Cohen's complaint also is of another time. Gary Hart brought to an end the era in which you could be an unapologetic skirt chaser and still aspire to national office. Senator Bob Packwood helped end the era in which powerful politicians could do whatever they wanted to their employees behind closed doors -- and, if you recall, he threatened to take down other politicians who he claimed had committed acts comparable to his own, before choosing instead to exit politics and enrich himself by becoming a lobbyist.

I find it difficult to be wistful for an era in which the powerful could easily abuse the weak, even in a nominally consensual adult-to-adult relationship. It may be that media coverage of politicians' sexual peccadilloes has the unfortunate effect of causing somebody with non-abusive tendencies to either stay out of politics or to lose an election, but I think there is nonetheless a significant net benefit. We have enough sociopaths and narcissists at the head of government and industry without also giving them -- restoring to them -- free reign to sexually abuse their underlings. In the current era, MLK would know that if he didn't control himself with women he would almost certainly be held accountable in the court of public opinion. It would be up to him to decide if it was worth the risk. It should not be the media's job to protect him from himself, let alone to "protect" us from knowing the truth.
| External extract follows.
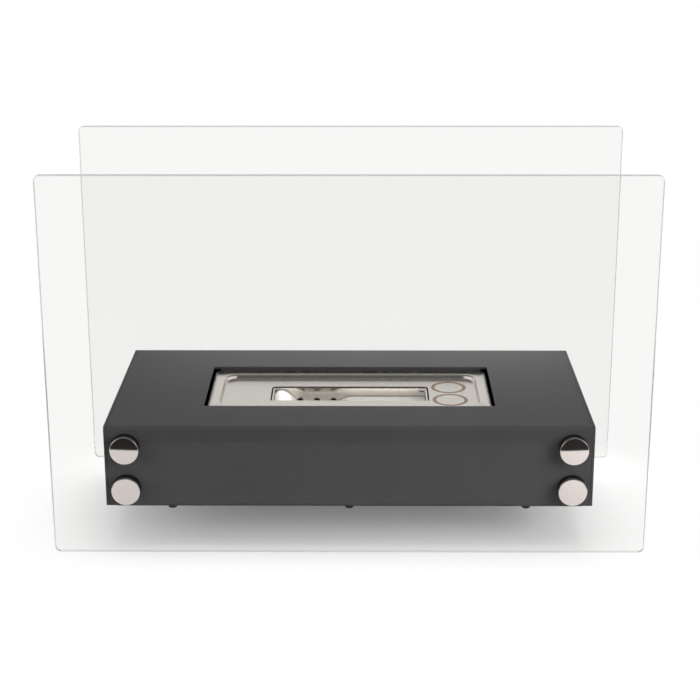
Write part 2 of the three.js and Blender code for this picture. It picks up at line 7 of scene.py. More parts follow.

We have had an evolution in our society over the past fifty years, relating to how we treat sexual abusive conduct and how we respond to sexual harassment in the workplace. The improvement has come not only through improved legal remedies for victims of abuse, but through the publicity surrounding abuse cases. There is a valuable social lesson to be learned from stories about abusers being held accountable for their conduct, both in terms of helping other victims of abuse feel less isolated and in letting them know that legal remedies are available.

It's really easy, alarmingly easy, to rally to the defense of the rich and powerful with little risk to your professional reputation. There's certainly a lot more risk in taking on the rich and powerful, and more difficulty in convincing your publication's lawyers to let you push a story into the public consciousness. I find it difficult to give a reporter or commentator credit for ignoring an open secret for years or decades, only to jump onto the story when it is finally broken by others, even if they admit that they should have addressed the story earlier or that the media failed to properly handle the allegations.

If journalists or commentators want to convince me that they're actually sorry to have not covered the story at an earlier time, or that they want to improve their profession, I suggest that they start covering some of the other "open secrets" about our business, entertainment and political figures and celebrities, rather than again waiting until they can safely and easily jump onto the bandwagon.

2 comments:

  1. A very well written and balanced article - so I assume you will get very few or no comments on it.

    Now, if you would just do an inflammatory piece about Ferguson, MO or mention the WWE you could double your traffic and gain a raft of well thought out comments . . .

    CWD

    ReplyDelete
    Replies
    1. Most of the comments I see on Ferguson threads simply depress me.